— START Collected data —

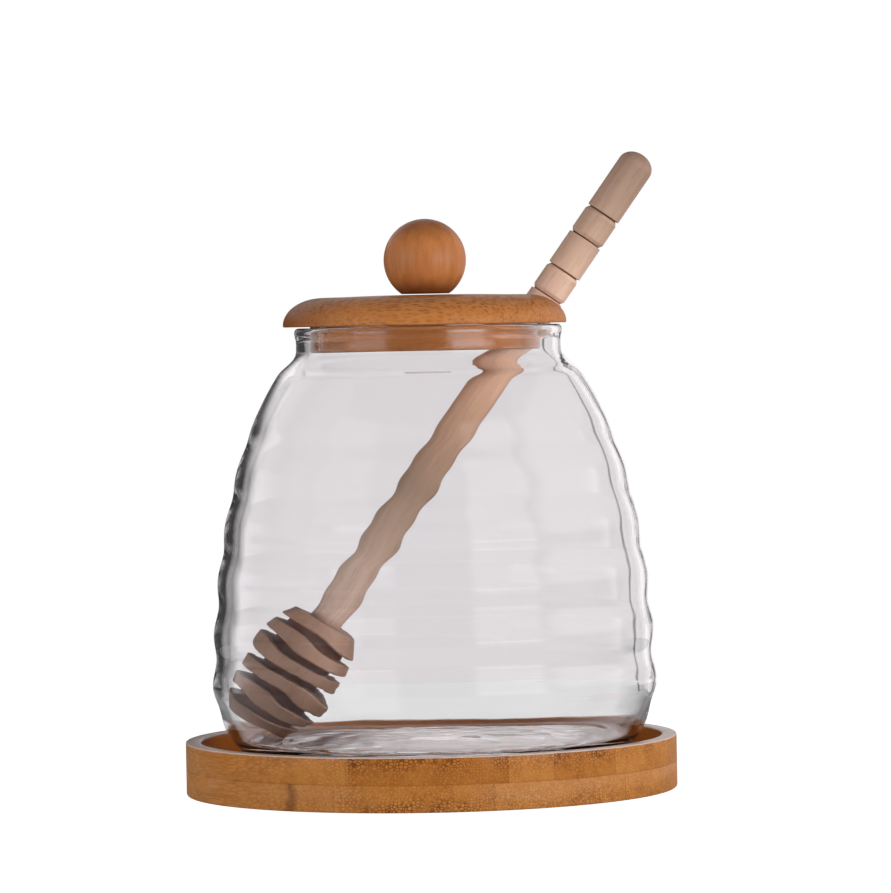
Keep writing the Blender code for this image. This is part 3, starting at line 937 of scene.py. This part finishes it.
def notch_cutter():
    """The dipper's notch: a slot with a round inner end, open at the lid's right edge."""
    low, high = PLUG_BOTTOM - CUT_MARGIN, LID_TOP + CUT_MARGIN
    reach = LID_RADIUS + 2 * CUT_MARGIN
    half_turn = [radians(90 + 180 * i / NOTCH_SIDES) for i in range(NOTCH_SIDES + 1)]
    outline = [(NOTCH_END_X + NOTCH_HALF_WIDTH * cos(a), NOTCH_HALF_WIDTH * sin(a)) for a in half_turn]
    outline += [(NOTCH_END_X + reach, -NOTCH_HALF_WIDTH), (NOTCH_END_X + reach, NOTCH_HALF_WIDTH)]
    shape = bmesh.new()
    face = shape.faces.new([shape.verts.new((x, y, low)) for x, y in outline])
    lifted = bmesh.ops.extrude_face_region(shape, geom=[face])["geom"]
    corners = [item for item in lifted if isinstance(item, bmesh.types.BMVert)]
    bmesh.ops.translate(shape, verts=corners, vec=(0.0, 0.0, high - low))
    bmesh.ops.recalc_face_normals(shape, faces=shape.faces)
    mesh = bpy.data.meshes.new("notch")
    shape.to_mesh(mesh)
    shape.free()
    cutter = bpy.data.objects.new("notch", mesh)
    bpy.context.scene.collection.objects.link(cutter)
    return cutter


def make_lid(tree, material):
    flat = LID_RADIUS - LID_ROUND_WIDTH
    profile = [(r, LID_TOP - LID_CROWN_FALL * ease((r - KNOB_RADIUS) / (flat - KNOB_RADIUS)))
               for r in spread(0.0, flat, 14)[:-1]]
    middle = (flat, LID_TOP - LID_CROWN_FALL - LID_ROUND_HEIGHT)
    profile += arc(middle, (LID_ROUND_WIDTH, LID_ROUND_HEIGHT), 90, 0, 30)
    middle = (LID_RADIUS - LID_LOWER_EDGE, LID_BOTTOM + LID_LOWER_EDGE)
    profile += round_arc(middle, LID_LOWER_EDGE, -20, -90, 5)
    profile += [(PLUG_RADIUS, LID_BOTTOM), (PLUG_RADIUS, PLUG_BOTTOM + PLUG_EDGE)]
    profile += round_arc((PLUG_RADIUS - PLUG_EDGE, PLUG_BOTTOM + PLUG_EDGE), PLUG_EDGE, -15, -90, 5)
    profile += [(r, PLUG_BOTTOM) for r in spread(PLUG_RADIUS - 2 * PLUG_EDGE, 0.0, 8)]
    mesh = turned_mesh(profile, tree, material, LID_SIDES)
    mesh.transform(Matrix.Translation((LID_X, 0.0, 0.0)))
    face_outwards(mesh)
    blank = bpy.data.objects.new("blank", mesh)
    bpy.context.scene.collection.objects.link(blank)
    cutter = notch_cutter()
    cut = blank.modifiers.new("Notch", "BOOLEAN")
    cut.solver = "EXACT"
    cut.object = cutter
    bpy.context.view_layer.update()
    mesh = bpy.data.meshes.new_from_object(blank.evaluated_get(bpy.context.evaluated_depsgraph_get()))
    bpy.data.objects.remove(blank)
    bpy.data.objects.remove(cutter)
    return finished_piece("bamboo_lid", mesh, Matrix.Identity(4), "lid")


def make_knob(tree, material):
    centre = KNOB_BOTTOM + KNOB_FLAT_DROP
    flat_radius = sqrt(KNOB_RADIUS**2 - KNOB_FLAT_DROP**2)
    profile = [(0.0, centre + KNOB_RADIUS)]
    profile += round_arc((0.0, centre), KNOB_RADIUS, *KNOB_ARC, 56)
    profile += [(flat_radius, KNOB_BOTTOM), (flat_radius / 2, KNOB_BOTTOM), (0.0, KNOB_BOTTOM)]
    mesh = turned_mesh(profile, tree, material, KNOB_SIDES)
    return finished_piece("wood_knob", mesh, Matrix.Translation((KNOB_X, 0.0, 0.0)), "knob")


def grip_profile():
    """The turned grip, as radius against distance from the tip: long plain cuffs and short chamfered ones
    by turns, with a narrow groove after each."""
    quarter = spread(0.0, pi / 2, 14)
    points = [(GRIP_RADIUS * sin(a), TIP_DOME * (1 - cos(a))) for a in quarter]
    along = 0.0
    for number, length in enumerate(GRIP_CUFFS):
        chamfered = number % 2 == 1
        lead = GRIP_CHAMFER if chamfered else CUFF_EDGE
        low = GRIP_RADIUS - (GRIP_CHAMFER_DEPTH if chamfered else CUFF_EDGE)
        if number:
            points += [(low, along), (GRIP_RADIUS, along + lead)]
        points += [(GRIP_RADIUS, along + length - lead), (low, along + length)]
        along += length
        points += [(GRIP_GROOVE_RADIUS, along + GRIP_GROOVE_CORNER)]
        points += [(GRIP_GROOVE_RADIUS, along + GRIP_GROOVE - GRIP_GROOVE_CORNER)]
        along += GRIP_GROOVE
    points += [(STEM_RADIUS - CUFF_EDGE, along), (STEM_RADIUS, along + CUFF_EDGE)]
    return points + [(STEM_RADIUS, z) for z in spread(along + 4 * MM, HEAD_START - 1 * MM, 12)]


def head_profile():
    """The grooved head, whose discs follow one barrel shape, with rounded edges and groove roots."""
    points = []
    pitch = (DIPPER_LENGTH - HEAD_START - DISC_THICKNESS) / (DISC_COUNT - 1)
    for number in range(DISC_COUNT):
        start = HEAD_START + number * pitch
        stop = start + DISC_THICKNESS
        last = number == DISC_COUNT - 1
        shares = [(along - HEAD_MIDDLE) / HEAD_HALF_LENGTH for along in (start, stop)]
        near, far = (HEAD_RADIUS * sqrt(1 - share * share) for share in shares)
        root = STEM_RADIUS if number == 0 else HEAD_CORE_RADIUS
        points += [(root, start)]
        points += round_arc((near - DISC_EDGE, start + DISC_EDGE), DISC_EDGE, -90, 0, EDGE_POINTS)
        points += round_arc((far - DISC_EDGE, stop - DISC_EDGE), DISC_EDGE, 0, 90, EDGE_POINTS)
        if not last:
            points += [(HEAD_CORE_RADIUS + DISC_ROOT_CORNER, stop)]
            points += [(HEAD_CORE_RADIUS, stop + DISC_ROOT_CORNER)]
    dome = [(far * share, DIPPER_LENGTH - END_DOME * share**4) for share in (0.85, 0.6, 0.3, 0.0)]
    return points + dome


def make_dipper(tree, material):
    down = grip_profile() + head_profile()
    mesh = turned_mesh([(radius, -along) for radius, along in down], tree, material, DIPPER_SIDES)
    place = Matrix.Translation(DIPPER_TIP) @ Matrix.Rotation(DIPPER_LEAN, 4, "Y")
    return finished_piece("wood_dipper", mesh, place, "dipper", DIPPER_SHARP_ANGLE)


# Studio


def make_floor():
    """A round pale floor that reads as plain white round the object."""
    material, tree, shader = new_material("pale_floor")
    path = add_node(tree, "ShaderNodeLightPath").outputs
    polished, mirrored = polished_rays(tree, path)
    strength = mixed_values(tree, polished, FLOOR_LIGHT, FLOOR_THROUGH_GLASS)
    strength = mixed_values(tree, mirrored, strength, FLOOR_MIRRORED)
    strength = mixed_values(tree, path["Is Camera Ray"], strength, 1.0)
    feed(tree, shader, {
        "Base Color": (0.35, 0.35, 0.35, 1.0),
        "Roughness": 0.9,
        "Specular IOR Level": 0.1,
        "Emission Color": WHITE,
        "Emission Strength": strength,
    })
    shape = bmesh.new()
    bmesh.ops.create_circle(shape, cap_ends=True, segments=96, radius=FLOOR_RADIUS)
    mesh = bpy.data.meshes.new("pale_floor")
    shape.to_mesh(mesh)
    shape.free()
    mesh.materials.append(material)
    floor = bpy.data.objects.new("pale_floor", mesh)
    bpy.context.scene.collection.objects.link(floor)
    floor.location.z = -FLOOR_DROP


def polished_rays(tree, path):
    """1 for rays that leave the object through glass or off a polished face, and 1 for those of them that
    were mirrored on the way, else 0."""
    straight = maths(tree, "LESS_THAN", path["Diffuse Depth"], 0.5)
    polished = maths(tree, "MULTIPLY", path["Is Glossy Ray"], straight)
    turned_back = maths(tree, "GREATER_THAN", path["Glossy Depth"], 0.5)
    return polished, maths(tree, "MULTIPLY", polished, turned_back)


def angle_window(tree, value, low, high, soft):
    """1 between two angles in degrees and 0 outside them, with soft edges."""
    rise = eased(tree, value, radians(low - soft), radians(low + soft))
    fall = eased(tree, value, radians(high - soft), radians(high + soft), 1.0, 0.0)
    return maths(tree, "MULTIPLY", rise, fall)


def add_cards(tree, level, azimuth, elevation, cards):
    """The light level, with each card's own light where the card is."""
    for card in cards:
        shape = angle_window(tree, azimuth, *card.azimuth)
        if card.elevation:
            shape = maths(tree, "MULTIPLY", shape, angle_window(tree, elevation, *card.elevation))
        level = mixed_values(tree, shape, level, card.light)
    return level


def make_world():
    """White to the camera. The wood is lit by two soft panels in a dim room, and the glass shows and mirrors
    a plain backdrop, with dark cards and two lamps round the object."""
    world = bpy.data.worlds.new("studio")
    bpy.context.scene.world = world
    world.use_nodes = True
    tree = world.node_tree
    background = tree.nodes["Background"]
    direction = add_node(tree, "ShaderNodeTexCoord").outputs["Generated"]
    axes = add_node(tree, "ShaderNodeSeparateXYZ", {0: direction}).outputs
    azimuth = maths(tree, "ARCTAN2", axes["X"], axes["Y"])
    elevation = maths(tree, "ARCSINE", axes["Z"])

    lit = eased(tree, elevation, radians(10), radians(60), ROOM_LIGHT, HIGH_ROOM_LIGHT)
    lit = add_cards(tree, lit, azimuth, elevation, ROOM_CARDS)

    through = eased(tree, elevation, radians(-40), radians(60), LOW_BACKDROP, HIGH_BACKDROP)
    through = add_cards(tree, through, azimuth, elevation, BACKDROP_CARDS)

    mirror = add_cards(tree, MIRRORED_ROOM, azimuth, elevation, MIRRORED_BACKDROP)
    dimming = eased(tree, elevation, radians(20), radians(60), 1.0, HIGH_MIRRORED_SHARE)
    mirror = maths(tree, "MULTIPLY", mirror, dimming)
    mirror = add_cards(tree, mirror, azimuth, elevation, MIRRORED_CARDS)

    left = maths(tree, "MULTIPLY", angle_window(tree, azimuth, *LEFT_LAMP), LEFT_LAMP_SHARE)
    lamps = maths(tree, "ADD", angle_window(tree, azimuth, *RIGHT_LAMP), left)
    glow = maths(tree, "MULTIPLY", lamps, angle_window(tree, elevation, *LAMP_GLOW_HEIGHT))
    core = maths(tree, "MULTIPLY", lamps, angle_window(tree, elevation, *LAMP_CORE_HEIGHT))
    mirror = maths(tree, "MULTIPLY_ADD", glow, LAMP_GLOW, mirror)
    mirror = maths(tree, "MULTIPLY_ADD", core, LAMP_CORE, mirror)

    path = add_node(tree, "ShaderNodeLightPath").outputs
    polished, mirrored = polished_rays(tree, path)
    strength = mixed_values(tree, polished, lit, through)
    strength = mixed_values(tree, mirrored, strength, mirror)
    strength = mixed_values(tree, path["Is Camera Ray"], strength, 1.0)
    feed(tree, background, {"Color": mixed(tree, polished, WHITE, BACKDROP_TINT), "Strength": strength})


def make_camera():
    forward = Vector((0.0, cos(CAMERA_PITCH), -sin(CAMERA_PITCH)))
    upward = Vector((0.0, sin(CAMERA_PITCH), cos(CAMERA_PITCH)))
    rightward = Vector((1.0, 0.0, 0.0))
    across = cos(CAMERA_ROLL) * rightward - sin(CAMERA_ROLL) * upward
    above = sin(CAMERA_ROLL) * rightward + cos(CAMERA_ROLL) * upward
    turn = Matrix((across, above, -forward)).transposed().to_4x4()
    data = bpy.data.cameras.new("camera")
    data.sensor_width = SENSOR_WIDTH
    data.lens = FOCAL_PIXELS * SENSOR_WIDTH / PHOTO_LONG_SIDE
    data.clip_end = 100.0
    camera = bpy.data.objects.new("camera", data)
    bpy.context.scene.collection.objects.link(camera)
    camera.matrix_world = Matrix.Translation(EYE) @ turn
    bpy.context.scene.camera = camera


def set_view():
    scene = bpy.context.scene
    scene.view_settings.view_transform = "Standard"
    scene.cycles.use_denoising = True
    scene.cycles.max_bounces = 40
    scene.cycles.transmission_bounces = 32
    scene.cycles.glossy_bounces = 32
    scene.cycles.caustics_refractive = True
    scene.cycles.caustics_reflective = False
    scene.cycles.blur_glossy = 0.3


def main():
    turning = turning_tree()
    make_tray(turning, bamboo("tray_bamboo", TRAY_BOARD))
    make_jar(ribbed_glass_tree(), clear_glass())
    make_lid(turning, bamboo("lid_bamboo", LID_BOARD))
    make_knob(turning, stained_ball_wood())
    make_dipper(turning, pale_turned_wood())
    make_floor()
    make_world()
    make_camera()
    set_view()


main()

— END Collected data —

Work to be completed: Return exactly the lines that run from the top of the listing above to the line containing "return cutter", please, keeping both end lines and leaving out everything else.

Final result:
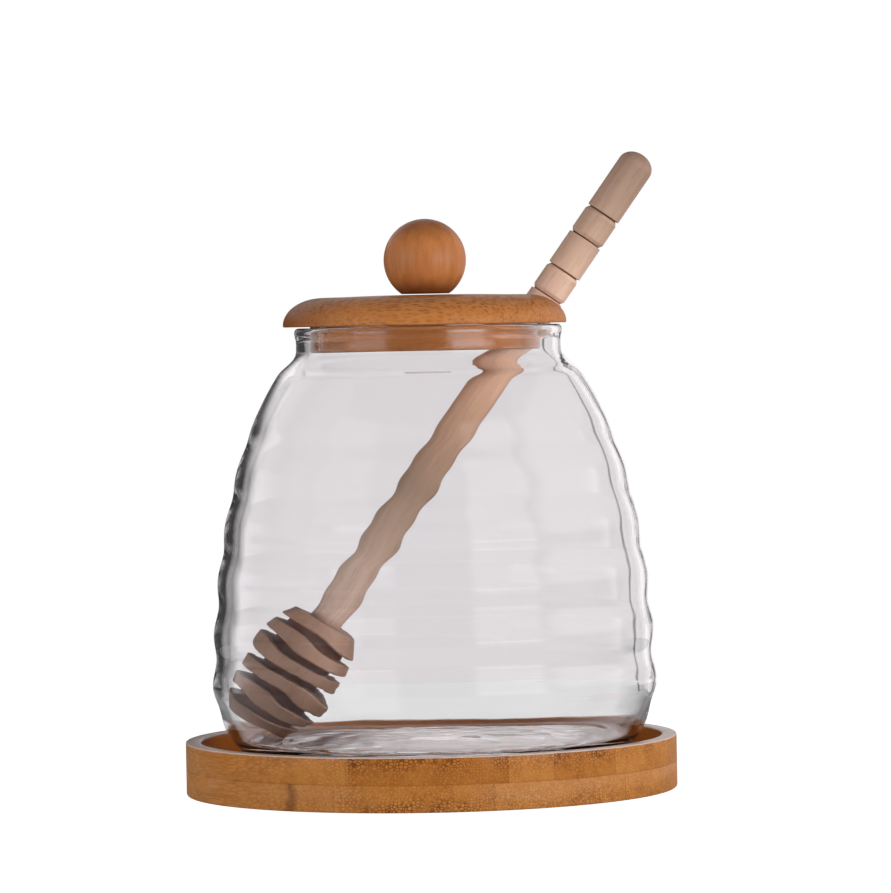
Keep writing the Blender code for this image. This is part 3, starting at line 937 of scene.py. This part finishes it.
def notch_cutter():
    """The dipper's notch: a slot with a round inner end, open at the lid's right edge."""
    low, high = PLUG_BOTTOM - CUT_MARGIN, LID_TOP + CUT_MARGIN
    reach = LID_RADIUS + 2 * CUT_MARGIN
    half_turn = [radians(90 + 180 * i / NOTCH_SIDES) for i in range(NOTCH_SIDES + 1)]
    outline = [(NOTCH_END_X + NOTCH_HALF_WIDTH * cos(a), NOTCH_HALF_WIDTH * sin(a)) for a in half_turn]
    outline += [(NOTCH_END_X + reach, -NOTCH_HALF_WIDTH), (NOTCH_END_X + reach, NOTCH_HALF_WIDTH)]
    shape = bmesh.new()
    face = shape.faces.new([shape.verts.new((x, y, low)) for x, y in outline])
    lifted = bmesh.ops.extrude_face_region(shape, geom=[face])["geom"]
    corners = [item for item in lifted if isinstance(item, bmesh.types.BMVert)]
    bmesh.ops.translate(shape, verts=corners, vec=(0.0, 0.0, high - low))
    bmesh.ops.recalc_face_normals(shape, faces=shape.faces)
    mesh = bpy.data.meshes.new("notch")
    shape.to_mesh(mesh)
    shape.free()
    cutter = bpy.data.objects.new("notch", mesh)
    bpy.context.scene.collection.objects.link(cutter)
    return cutter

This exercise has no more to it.